Generation mechanism of residual stress at press-blanked and laser-blanking edges of 1.5 GPa ultra-high strength steel sheet

Abstract

The generation mechanism of the residual stress at press-blanked and laser-blanked edges of a 1.5 GPa ultra-high strength martensite steel sheet was investigated. The residual stress at the press-blanked edges of the 1.5 GPa sheet is highly tensile, whereas the residual stress at the laser-blanked edges is compressive. The high tensile residual stress causes the occurrence of hydrogen-induced delayed cracking and the reduction in fatigue strength. In press blanking of the 1.5 GPa sheet, considerably high compressive stress was generated under the punch corner just before the separation due to a small critical punch stroke, and high tensile residual stress on the fracture surface of the blanked edge was induced by releasing this high compressive stress for the separation.
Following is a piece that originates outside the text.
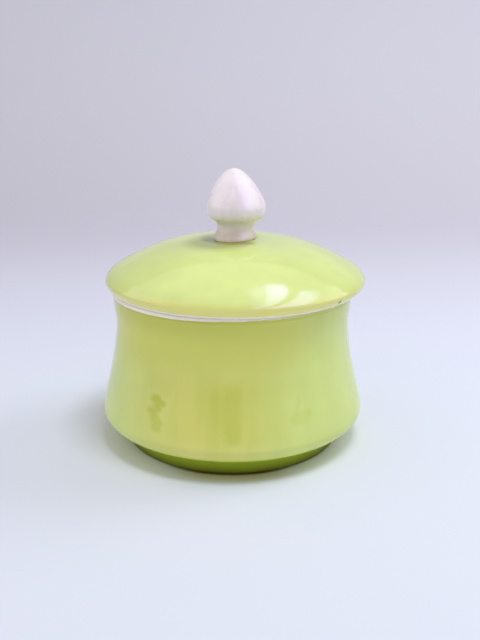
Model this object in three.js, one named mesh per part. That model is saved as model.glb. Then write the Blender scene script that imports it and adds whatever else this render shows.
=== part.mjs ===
import * as THREE from 'three';

// Porcelain sugar bowl with a loose lid, in millimetres, +Z up.
// The origin is the centre of the foot ring, on the table.
// Every piece is turned, so each is one closed outline of radius against height.

// Bowl, outside
const BELLY_RADIUS = 55;
const BELLY_HEIGHT = 13.7;
const WAIST_RADIUS = 48.3;
const WAIST_HEIGHT = 50.7;
const RIM_RADIUS = 49.6;
const RIM_HEIGHT = 63.6;
const BOWL_WALL = 3.2;

// How far each outline stays upright below and above its widest and narrowest lines
const BELLY_PULL_DOWN = 4.2;
const BELLY_PULL_UP = 3.6;
const WAIST_PULL_DOWN = 13.8;
const WAIST_PULL_UP = 4;
const INNER_BELLY_RISE = 1.8;

// Foot ring, recess and floor
const FOOT_RADIUS = 44.9;
const FOOT_TOP_RADIUS = 43.6;
const FOOT_HEIGHT = 6.1;
const FOOT_WIDTH = 3.8;
const FOOT_ROUND = 0.5;
const UNDERSIDE_REACH = 7.6;
const UNDERSIDE_RISE = 1.2;
const RECESS_DEPTH = 4.4;
const RECESS_ROUND = 1.2;
const FLOOR_THICKNESS = 4.2;
const FLOOR_FLAT_RADIUS = 34;
const FLOOR_REACH = 12;

// Lips of the rim, which leave a flat seat between them
const OUTER_LIP = 1.1;
const INNER_LIP = 0.6;
const LIP_FLARE = 0.4;

// Lid: its seat, the widest line of its round edge, the shoulder above it and the crown
const LID_SEAT_RADIUS = 48.9;
const LID_RADIUS = 53.2;
const LID_WIDEST_RISE = 4.1;
const EDGE_REACH = 2.3;
const EDGE_PULL_DOWN = 1.4;
const EDGE_PULL_UP = 2;
const SHOULDER_RADIUS = 49;
const SHOULDER_RISE = 9.1;
const SHOULDER_SLOPE = THREE.MathUtils.degToRad(30.3);
const SHOULDER_PULL = 1.6;
const CROWN_RISE = 20;
const DOME_PULL = 18;
const CROWN_PULL = 15;

// Hollow of the lid: one wall under the dome, widest behind the edge, then a ledge over the seat
const LID_WALL = 3.6;
const LEDGE_THICKNESS = 3.2;
const HOLLOW_RADIUS = 47.4;
const HOLLOW_ROUND = 2.8;
const HOLLOW_SHOULDER_RADIUS = 42;
const HOLLOW_SHOULDER_DROP = 7.8;
const HOLLOW_PULL = 15;

// Locating flange under the lid, and how far off centre the lid has come to rest on the rim
const FLANGE_CLEARANCE = 2;
const FLANGE_DEPTH = 5.5;
const FLANGE_DRAFT = 0.9;
const FLANGE_THICKNESS = 3;
const FLANGE_ROUND = 0.6;
const LID_SHIFT = 1.2;

// Knob: a bud on a short neck with a flared foot
const KNOB_HEIGHT = 28.4;
const KNOB_RADIUS = 11.9;
const KNOB_WIDEST = 13;
const KNOB_TIP_REACH = 5.8;
const KNOB_PULL_UP = 3.4;
const KNOB_PULL_DOWN = 7;
const NECK_RADIUS = 7.4;
const NECK_HEIGHT = 4.2;
const NECK_PULL_UP = 5.4;
const NECK_FLARE = 1.5;
const KNOB_FOOT_RADIUS = 8.5;
const KNOB_FOOT_ROUND = 0.6;
const KNOB_FOOT_HEIGHT = 0.9;

// Steps round the axis
const BOWL_STEPS = 72;
const KNOB_STEPS = 48;

// A cubic curve with handles of this share of its corner is all but a quarter circle
const QUARTER_PULL = 0.5523;

// Sizes that follow from the ones above
const FOOT_INNER_RADIUS = FOOT_RADIUS - FOOT_WIDTH;
const MOUTH_RADIUS = RIM_RADIUS - BOWL_WALL;
const INNER_WAIST_RADIUS = WAIST_RADIUS - BOWL_WALL;
const INNER_BELLY_RADIUS = BELLY_RADIUS - BOWL_WALL;
const INNER_BELLY_HEIGHT = BELLY_HEIGHT + INNER_BELLY_RISE;
const FLOOR_HEIGHT = RECESS_DEPTH + FLOOR_THICKNESS;
const HOLLOW_TOP = CROWN_RISE - LID_WALL;
const FLANGE_RADIUS = MOUTH_RADIUS - FLANGE_CLEARANCE;
const FLANGE_BORE = FLANGE_RADIUS - FLANGE_THICKNESS;
const KNOB_BASE_RADIUS = KNOB_FOOT_RADIUS - KNOB_FOOT_ROUND;

// An outline is a list of points: x is the radius and y is the height.
function startAt(radius, height) {
  return [new THREE.Vector2(radius, height)];
}

function lineTo(outline, radius, height) {
  outline.push(new THREE.Vector2(radius, height));
}

// A smooth curve from the last point, pulled by two handles. Each is given as [radius, height].
function curveTo(outline, handleA, handleB, end, steps) {
  const curve = new THREE.CubicBezierCurve(
    outline[outline.length - 1],
    new THREE.Vector2(...handleA),
    new THREE.Vector2(...handleB),
    new THREE.Vector2(...end),
  );
  outline.push(...curve.getPoints(steps).slice(1));
}

// A quarter round from the last point to the end, in place of the sharp corner between them.
function roundTo(outline, corner, end, steps) {
  const start = outline[outline.length - 1].toArray();
  const handle = (point) => point.map((value, i) => THREE.MathUtils.lerp(value, corner[i], QUARTER_PULL));
  curveTo(outline, handle(start), handle(end), end, steps);
}

// Turns an outline about the vertical axis.
function turned(outline, steps) {
  const geometry = new THREE.LatheGeometry(outline, steps);
  geometry.rotateX(Math.PI / 2);
  return geometry;
}

function glaze(color, roughness) {
  return new THREE.MeshStandardMaterial({ color, roughness, metalness: 0 });
}

function piece(name, geometry, material) {
  const mesh = new THREE.Mesh(geometry, material);
  mesh.name = name;
  return mesh;
}

// Underside of the bowl: the recess, then the foot ring's flat face and its flared outside.
function footOutline() {
  const outline = startAt(0, RECESS_DEPTH);
  lineTo(outline, FOOT_INNER_RADIUS - RECESS_ROUND, RECESS_DEPTH);
  roundTo(outline, [FOOT_INNER_RADIUS, RECESS_DEPTH], [FOOT_INNER_RADIUS, RECESS_DEPTH - RECESS_ROUND], 2);
  lineTo(outline, FOOT_INNER_RADIUS, FOOT_ROUND);
  lineTo(outline, FOOT_INNER_RADIUS + FOOT_ROUND, 0);
  lineTo(outline, FOOT_RADIUS - FOOT_ROUND, 0);
  roundTo(outline, [FOOT_RADIUS, 0], [FOOT_RADIUS, FOOT_ROUND], 2);
  lineTo(outline, FOOT_TOP_RADIUS, FOOT_HEIGHT);
  return outline;
}

// The bowl: foot, round belly, waist, flared rim with a flat seat, and the hollow inside.
function bowlOutline() {
  const outline = footOutline();
  curveTo(outline, [FOOT_TOP_RADIUS + UNDERSIDE_REACH, FOOT_HEIGHT + UNDERSIDE_RISE],
    [BELLY_RADIUS, BELLY_HEIGHT - BELLY_PULL_DOWN], [BELLY_RADIUS, BELLY_HEIGHT], 6);
  curveTo(outline, [BELLY_RADIUS, BELLY_HEIGHT + BELLY_PULL_UP],
    [WAIST_RADIUS, WAIST_HEIGHT - WAIST_PULL_DOWN], [WAIST_RADIUS, WAIST_HEIGHT], 7);
  curveTo(outline, [WAIST_RADIUS, WAIST_HEIGHT + WAIST_PULL_UP],
    [RIM_RADIUS - LIP_FLARE, RIM_HEIGHT - WAIST_PULL_UP], [RIM_RADIUS, RIM_HEIGHT - OUTER_LIP], 3);
  roundTo(outline, [RIM_RADIUS, RIM_HEIGHT], [RIM_RADIUS - OUTER_LIP, RIM_HEIGHT], 3);
  lineTo(outline, MOUTH_RADIUS + INNER_LIP, RIM_HEIGHT);
  roundTo(outline, [MOUTH_RADIUS, RIM_HEIGHT], [MOUTH_RADIUS, RIM_HEIGHT - INNER_LIP], 2);
  curveTo(outline, [MOUTH_RADIUS - LIP_FLARE, RIM_HEIGHT - WAIST_PULL_UP],
    [INNER_WAIST_RADIUS, WAIST_HEIGHT + WAIST_PULL_UP], [INNER_WAIST_RADIUS, WAIST_HEIGHT], 3);
  curveTo(outline, [INNER_WAIST_RADIUS, WAIST_HEIGHT - WAIST_PULL_DOWN],
    [INNER_BELLY_RADIUS, INNER_BELLY_HEIGHT + BELLY_PULL_UP], [INNER_BELLY_RADIUS, INNER_BELLY_HEIGHT], 5);
  curveTo(outline, [INNER_BELLY_RADIUS, INNER_BELLY_HEIGHT - BELLY_PULL_DOWN],
    [FLOOR_FLAT_RADIUS + FLOOR_REACH, FLOOR_HEIGHT], [FLOOR_FLAT_RADIUS, FLOOR_HEIGHT], 5);
  lineTo(outline, 0, FLOOR_HEIGHT);
  return outline;
}

function bowl() {
  return piece('bowl', turned(bowlOutline(), BOWL_STEPS), glaze(0xbdc36a, 0.15));
}

// Inside of the lid, with heights from its seat: dome, hollow behind the edge, ledge and flange.
function hollowOutline() {
  const slopeOut = Math.cos(SHOULDER_SLOPE);
  const slopeUp = Math.sin(SHOULDER_SLOPE);
  const shoulderHeight = HOLLOW_TOP - HOLLOW_SHOULDER_DROP;
  const outline = startAt(0, HOLLOW_TOP);
  curveTo(outline, [HOLLOW_PULL, HOLLOW_TOP],
    [HOLLOW_SHOULDER_RADIUS - HOLLOW_PULL * slopeOut, shoulderHeight + HOLLOW_PULL * slopeUp],
    [HOLLOW_SHOULDER_RADIUS, shoulderHeight], 6);
  curveTo(outline,
    [HOLLOW_SHOULDER_RADIUS + HOLLOW_ROUND * slopeOut, shoulderHeight - HOLLOW_ROUND * slopeUp],
    [HOLLOW_RADIUS, shoulderHeight - EDGE_PULL_UP],
    [HOLLOW_RADIUS, LEDGE_THICKNESS + HOLLOW_ROUND], 4);
  roundTo(outline, [HOLLOW_RADIUS, LEDGE_THICKNESS], [HOLLOW_RADIUS - HOLLOW_ROUND, LEDGE_THICKNESS], 3);
  lineTo(outline, FLANGE_BORE + 2 * FLANGE_ROUND, LEDGE_THICKNESS);
  roundTo(outline, [FLANGE_BORE, LEDGE_THICKNESS], [FLANGE_BORE, LEDGE_THICKNESS - 2 * FLANGE_ROUND], 2);
  lineTo(outline, FLANGE_BORE, FLANGE_ROUND - FLANGE_DEPTH);
  roundTo(outline, [FLANGE_BORE, -FLANGE_DEPTH], [FLANGE_BORE + FLANGE_ROUND, -FLANGE_DEPTH], 2);
  return outline;
}

// The lid: hollow and flange, the flat seat, the round overhanging edge, the shoulder and the dome.
function lidOutline() {
  const slopeOut = Math.cos(SHOULDER_SLOPE);
  const slopeUp = Math.sin(SHOULDER_SLOPE);
  const flangeTip = FLANGE_RADIUS - FLANGE_DRAFT;
  const outline = hollowOutline();
  lineTo(outline, flangeTip - FLANGE_ROUND, -FLANGE_DEPTH);
  roundTo(outline, [flangeTip, -FLANGE_DEPTH], [flangeTip, FLANGE_ROUND - FLANGE_DEPTH], 2);
  lineTo(outline, FLANGE_RADIUS, 0);
  lineTo(outline, LID_SEAT_RADIUS, 0);
  curveTo(outline, [LID_SEAT_RADIUS + EDGE_REACH, 0], [LID_RADIUS, LID_WIDEST_RISE - EDGE_PULL_DOWN],
    [LID_RADIUS, LID_WIDEST_RISE], 6);
  curveTo(outline, [LID_RADIUS, LID_WIDEST_RISE + EDGE_PULL_UP],
    [SHOULDER_RADIUS + SHOULDER_PULL * slopeOut, SHOULDER_RISE - SHOULDER_PULL * slopeUp],
    [SHOULDER_RADIUS, SHOULDER_RISE], 5);
  curveTo(outline, [SHOULDER_RADIUS - DOME_PULL * slopeOut, SHOULDER_RISE + DOME_PULL * slopeUp],
    [KNOB_BASE_RADIUS + CROWN_PULL, CROWN_RISE], [KNOB_BASE_RADIUS, CROWN_RISE], 8);
  lineTo(outline, 0, CROWN_RISE);
  return outline;
}

function lid() {
  return piece('lid', turned(lidOutline(), BOWL_STEPS), glaze(0xd1df8f, 0.14));
}

// The knob, with heights from the crown: foot, neck, round underside and the bud up to its tip.
function knobOutline() {
  const outline = startAt(0, 0);
  lineTo(outline, KNOB_BASE_RADIUS, 0);
  roundTo(outline, [KNOB_FOOT_RADIUS, 0], [KNOB_FOOT_RADIUS, KNOB_FOOT_HEIGHT], 3);
  curveTo(outline, [KNOB_FOOT_RADIUS, KNOB_FOOT_HEIGHT + NECK_FLARE],
    [NECK_RADIUS, NECK_HEIGHT - NECK_FLARE], [NECK_RADIUS, NECK_HEIGHT], 4);
  curveTo(outline, [NECK_RADIUS, NECK_HEIGHT + NECK_PULL_UP], [KNOB_RADIUS, KNOB_WIDEST - KNOB_PULL_DOWN],
    [KNOB_RADIUS, KNOB_WIDEST], 8);
  curveTo(outline, [KNOB_RADIUS, KNOB_WIDEST + KNOB_PULL_UP], [KNOB_TIP_REACH, KNOB_HEIGHT],
    [0, KNOB_HEIGHT], 9);
  return outline;
}

function knob() {
  const bud = piece('knob', turned(knobOutline(), KNOB_STEPS), glaze(0xe8e2e6, 0.18));
  bud.position.z = CROWN_RISE;
  return bud;
}

// The lid and its knob move together: their group stands with the seat on the bowl's rim.
function cover() {
  const group = new THREE.Group();
  group.add(lid(), knob());
  group.position.set(LID_SHIFT, 0, RIM_HEIGHT);
  return group;
}

const sugarBowl = new THREE.Group();
sugarBowl.add(bowl(), cover());

export default sugarBowl;
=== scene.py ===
"""A covered sugar bowl in glazed porcelain: a green bowl and lid with white edges, and a white bud knob."""

import math

import bmesh
import bpy
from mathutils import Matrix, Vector
from mathutils.geometry import interpolate_bezier


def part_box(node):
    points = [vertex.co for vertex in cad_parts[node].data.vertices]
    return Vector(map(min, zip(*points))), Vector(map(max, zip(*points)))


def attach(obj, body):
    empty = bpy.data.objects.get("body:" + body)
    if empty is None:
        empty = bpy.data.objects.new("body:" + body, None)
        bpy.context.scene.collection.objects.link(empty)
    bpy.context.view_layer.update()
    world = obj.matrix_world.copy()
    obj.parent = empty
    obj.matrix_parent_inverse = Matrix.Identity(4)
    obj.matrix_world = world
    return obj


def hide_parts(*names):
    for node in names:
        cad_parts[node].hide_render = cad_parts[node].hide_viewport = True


bl_info = {
    "name": "Covered Sugar Bowl",
    "version": (1, 0, 0),
    "blender": (4, 5, 0),
    "location": "3D View > Sidebar > Sugar Bowl",
    "description": "Turns and glazes a porcelain sugar bowl with a loose lid, and sets it on a studio sweep",
    "category": "Add Mesh",
}

MM = 0.001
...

Not only the high strength of the 1.5 GPa sheet but also the low ductility influences the generation of the high tensile residual stress on the fracture surface because of the small critical stroke. On the other hand, the compressive residual stress at the laser-blanked edges of the 1.5 GPa sheet was generated by the volume increase of the martensite transformation at a comparatively low temperature. In addition, an approach for determining the allowable amount of hydrogen for the occurrence of delayed cracking at the edges was proposed, and the relationship between the critical residual stress and the amount of hydrogen for the 1.5 GPa sheet was obtained.